In fact, Barbados is the easternmost island of the Caribbean; its quarter-million inhabitants speak English and produce some of the greatest cricket players in the world. And they also make some mean frickin' rum -- the best in the world.

"Splicing the main brace" is sailor lingo for receiving an eighth of a pint (a "tot") of rum from the captain. The tradition arose as a reward for actually repairing (splicing) the main support of a ship's mast (the brace), a particularly grueling task. When this chore was accomplished, sailors were permitted to get drunk on rum.
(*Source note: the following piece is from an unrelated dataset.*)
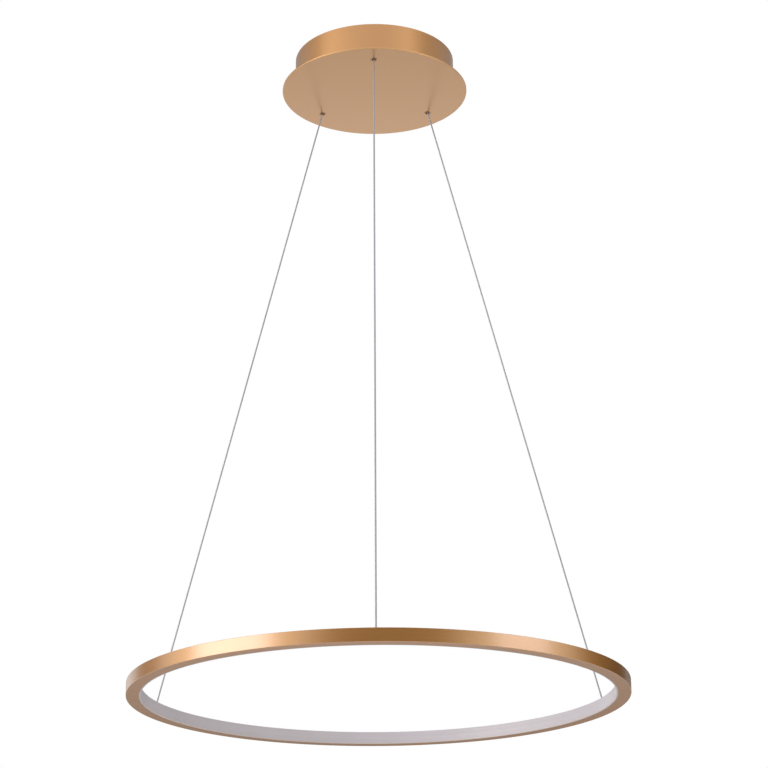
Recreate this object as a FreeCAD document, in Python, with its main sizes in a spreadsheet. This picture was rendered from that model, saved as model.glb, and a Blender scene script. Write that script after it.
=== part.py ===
"""Pendant light: a thin LED ring that hangs level from a round ceiling canopy on three power cables.

Millimetres and degrees. The origin is on the ceiling plane, on the axis that the canopy and the ring share.
+Z points up, so everything hangs below the origin, and -Y is the front of the light.
"""

import FreeCAD, Part
import math
import os
import re

import Sketcher
from FreeCAD import Placement, Rotation, Vector

# The driving sizes. Each is set by itself and goes into one cell of the sheet.
SIZES = (
    # the hang
    ("drop", 800, "underside of the canopy to the middle of the ring"),
    ("cable_diameter", 2.0, "sheathed cable that carries the ring and its current"),
    ("front_azimuth", 270, "direction of the front cable, at both of its ends"),
    ("canopy_rear_azimuth", 40, "direction of the right cable at the canopy, mirrored for the left one"),
    ("ring_rear_azimuth", 20, "direction of the right cable at the ring, mirrored for the left one"),
    # the ring
    ("ring_diameter", 600, "outside of the ring"),
    ("channel_width", 15.5, "aluminium channel, across"),
    ("channel_height", 15.5, "aluminium channel, up and down"),
    ("channel_wall", 1.6, "its outer wall"),
    ("channel_flange", 1.4, "its top and bottom flanges"),
    ("channel_chamfer", 0.5, "its long outer edges"),
    ("bead_height", 0.4, "bead on each flange that the diffuser snaps behind"),
    ("bead_width", 0.8, "that bead, across"),
    ("bead_inset", 1.6, "flange edge to bead"),
    ("seam_angle", 0.05, "angle left open where the two half rings meet"),
    ("diffuser_face", 2.0, "opal face, which stands proud of the channel"),
    ("diffuser_edge", 0.6, "chamfer round that face"),
    ("diffuser_arm", 1.1, "thickness of the two snap arms"),
    ("diffuser_reach", 5.4, "length of the two snap arms"),
    ("snap_clearance", 0.12, "arm to flange, and notch to bead"),
    ("strip_height", 8.0, "metal-core light strip, up and down"),
    ("strip_thickness", 1.0, "metal-core light strip, across"),
    ("led_count", 72, "light-emitting packages round the strip"),
    ("led_size", 2.8, "package, along and up"),
    ("led_thickness", 0.7, "package, across"),
    ("splice_width", 6.4, "joining bar, across"),
    ("splice_thickness", 2.2, "joining bar, up and down"),
    ("splice_angle", 9.0, "angle that a joining bar spans"),
    ("splice_screw_angle", 2.6, "seam to screw"),
    ("splice_screw_diameter", 2.5, "M2.5 thread"),
    ("splice_screw_length", 3.4, "under the head"),
    ("splice_clearance", 0.1, "joining bar to flange"),
    ("splice_gap", 0.3, "joining bar to the diffuser's arms"),
    # the sockets that the cables end in
    ("socket_inset", 6.0, "outside of the ring to a socket's axis"),
    ("socket_flange_diameter", 7.0, "rim on top of the ring"),
    ("socket_flange_height", 1.0, "that rim"),
    ("socket_shank_diameter", 4.4, "threaded shank"),
    ("socket_bore_diameter", 2.3, "for the cable"),
    ("socket_mouth_diameter", 4.2, "funnel that lets the cable lean"),
    ("socket_nut_width", 6.0, "across flats"),
    ("socket_nut_height", 1.8, "under the top flange"),
    ("socket_hole_play", 0.1, "shank in its hole"),
    ("socket_edge", 0.3, "chamfer round the rim"),
    ("shank_end", 0.4, "shank below its nut"),
    ("end_gap", 0.3, "foot of the leaning cable to the crimped end"),
    ("ferrule_diameter", 3.6, "crimp that the ring hangs on"),
    ("ferrule_length", 4.5, "that crimp"),
    ("ferrule_edge", 0.4, "its chamfers"),
    ("stub_depth", 0.4, "top of the rim to the cable's crimped stub"),
    ("strip_lead_diameter", 0.8, "lead from a ferrule to the strip"),
    ("strip_lead_straight", 0.4, "its straight ends"),
    # the canopy
    ("canopy_height", 45, "ceiling to the underside of the plate"),
    ("plate_diameter", 242, "round cover plate"),
    ("plate_thickness", 2.0, "round cover plate"),
    ("plate_chamfer", 0.4, "its rim"),
    ("drum_diameter", 208, "pressed drum above the plate"),
    ("drum_wall", 1.2, "drum, wall and floor"),
    ("drum_bend", 1.0, "bend between its wall and its floor"),
    ("hole_inset", 12, "outside of the drum to the axis of a cable hole"),
    # the bracket on the ceiling
    ("bracket_width", 22, "steel strap"),
    ("bracket_thickness", 1.5, "steel strap"),
    ("bracket_bend", 2.0, "outside of the bend to a lug"),
    ("lug_play", 0.1, "lug to drum"),
    ("lug_gap", 1.0, "lug to drum floor"),
    ("slot_spacing", 120, "between the two ceiling slots"),
    ("slot_length", 22, "end to end"),
    ("slot_width", 5.0, "for a wood screw"),
    ("entry_diameter", 14, "hole for the house wiring"),
    ("side_screw_diameter", 4.0, "M4 thread"),
    ("side_screw_head", 7.0, "button head"),
    ("side_screw_head_height", 2.0, "button head"),
    ("side_screw_length", 8.0, "under the head"),
    ("side_screw_height", 5.0, "axis above the plate"),
    ("thread_play", 0.05, "screw in its threaded hole"),
    ("screw_clearance", 0.2, "screw in a plain hole"),
    # the grippers
    ("bush_rim_diameter", 8.0, "rim under the plate"),
    ("bush_rim_height", 0.5, "that rim"),
    ("bush_diameter", 6.4, "shank through plate and drum floor"),
    ("bush_bore_diameter", 4.6, "bore that the plunger runs in"),
    ("bush_length", 9.0, "shank above the rim"),
    ("bush_edge", 0.2, "chamfer round the rim"),
    ("bush_mouth", 0.4, "chamfer at the bore"),
    ("barrel_diameter", 11.0, "gripper body"),
    ("barrel_length", 22.0, "gripper body"),
    ("barrel_foot_width", 13.0, "hexagon at its foot, across flats"),
    ("barrel_foot_height", 4.0, "that hexagon"),
    ("barrel_cap", 2.5, "top of the gripper body"),
    ("barrel_edge", 1.0, "chamfer round that top"),
    ("cap_play", 0.3, "cable in the top's hole"),
    ("chamber_diameter", 7.6, "space for spring and collar"),
    ("plunger_play", 0.05, "plunger to bush, on the radius"),
    ("plunger_bore_diameter", 2.9, "for the cable"),
    ("plunger_recess", 3.0, "mouth of the bush to the plunger"),
    ("plunger_edge", 0.3, "chamfer at its foot"),
    ("plunger_nose", 2.0, "sleeve above the collar, inside the spring"),
    ("collar_diameter", 6.6, "collar that the spring pushes on"),
    ("collar_height", 1.6, "that collar"),
    ("plunger_travel", 2.0, "push that lets the cable slip"),
    ("spring_wire", 0.5, "gripper spring"),
    ("spring_turns", 4.5, "gripper spring"),
    ("spring_play", 0.3, "gripper spring to the chamber's wall"),
    ("cable_bend", 11.0, "bend where the cable enters the bush, as large as its recess has room for"),
    ("tail_length", 5.0, "cable left above the gripper"),
    # driver, terminals and leads
    ("driver_length", 118, "LED driver"),
    ("driver_width", 40, "LED driver"),
    ("driver_height", 24, "LED driver"),
    ("driver_corner", 3.0, "its upright corners"),
    ("driver_edge", 1.2, "its top edge"),
    ("driver_ear", 9.0, "fixing ear at each end"),
    ("driver_ear_height", 2.5, "that ear"),
    ("driver_setback", 28, "canopy axis to the middle of the driver, towards the front"),
    ("driver_screw_diameter", 3.0, "M3 thread"),
    ("driver_screw_head", 5.6, "pan head"),
    ("driver_screw_head_height", 1.8, "pan head"),
    ("terminal_pitch", 10, "between two poles"),
    ("terminal_depth", 22, "terminal block, along its wires"),
    ("terminal_shoulder", 3.0, "slope at its front and back, along the wires"),
    ("terminal_slope", 4.2, "that slope, up and down"),
    ("terminal_height", 14, "terminal block"),
    ("terminal_setback", 34, "canopy axis to the middle of the block, towards the back"),
    ("terminal_mouth_diameter", 4.0, "wire entry"),
    ("terminal_well_diameter", 4.6, "well over a clamp screw"),
    ("terminal_well_depth", 3.0, "that well"),
    ("terminal_screw_height", 2.4, "clamp screw head in the well"),
    ("terminal_screw_play", 0.2, "clamp screw head to the well"),
    ("terminal_screw_offset", 4.84, "middle of the block to a row of clamp screws"),
    ("terminal_mouth_height", 4.67, "foot of the block to the wire entries"),
    ("earth_radius", 78, "canopy axis to the earth screw"),
    ("earth_azimuth", 112, "direction of the earth screw"),
    ("earth_head_diameter", 7.2, "earth screw's head"),
    ("earth_head_height", 2.4, "earth screw's head"),
    ("earth_tag_diameter", 8.0, "ring tag under that head"),
    ("earth_tag_thickness", 0.8, "ring tag under that head"),
    ("lead_diameter", 1.8, "insulated lead of the house wiring"),
    ("lead_straight", 3.0, "its straight ends"),
    ("lead_push", 3.0, "lead inside a wire entry"),
    ("lead_reach", 7.0, "wire entry to the lead's turn"),
    ("lead_shift", 14.0, "sideways shift of the leads towards the driver"),
    ("feed_straight", 1.0, "straight ends of a feed lead"),
    ("feed_rise", 7.0, "end of a cable up to the feed lead's highest run"),
    ("feed_turn", 9.0, "sideways, along each axis, to a feed lead's second turn"),
    ("feed_dip", 2.0, "fall of a feed lead's long run"),
    ("feed_inset", 14.0, "end of the driver to a feed lead"),
    ("feed_reach", 12.0, "back of the driver to a feed lead's drop"),
)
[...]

Ah, rum. When we were drunks, Drink and a friend once drank nearly an entire fifth of Bacardi, and started feeling a tad tipsy. A third friend came in, looked at the bottle and gasped, "I can't believe you guys drank a whole bottle of 151!"

"That was 151?!!" we screamed, incredulous that the empty bottle was in fact the 151-proof (75 percent alcohol) variety rather than the tamer 80 proof. Within an hour we puked out what seemed to be our entire central nervous systems.

Believe it or not, we're not sailors. We are wussies, and our hands are writers' hands, and our face, while ugly, is soft, and in the sun it turns beet red. No one issues us a tot of rum; rather, we drive our Volkswagen out to Creve Coeur and grab it from Provisions Market.

Provisions belongs to the same posse that owns the great Wine & Cheese Place, and the shop has an ace spirits selection (in addition to a well-stocked upscale deli and grocery), including all three varieties of Plantation Rum: one made in Trinidad, another in Jamaica and this, the most expensive ($27.99 for 750 ml), distilled in 1991 and matured in small oak casks. The result is a solid spirit with hints of burnt sugar (of course), vanilla and marzipan; it stays in the mouth long after the liquid has impressed the esophagus and made its way into the stomach ocean. There, it enters the stormy sea, where a huge clipper ship attempts to stay afloat and keep its main brace from splitting. If it snaps, we're going to be up all night splicing, and we'll expect to be rewarded in the morning with another tot of Plantation.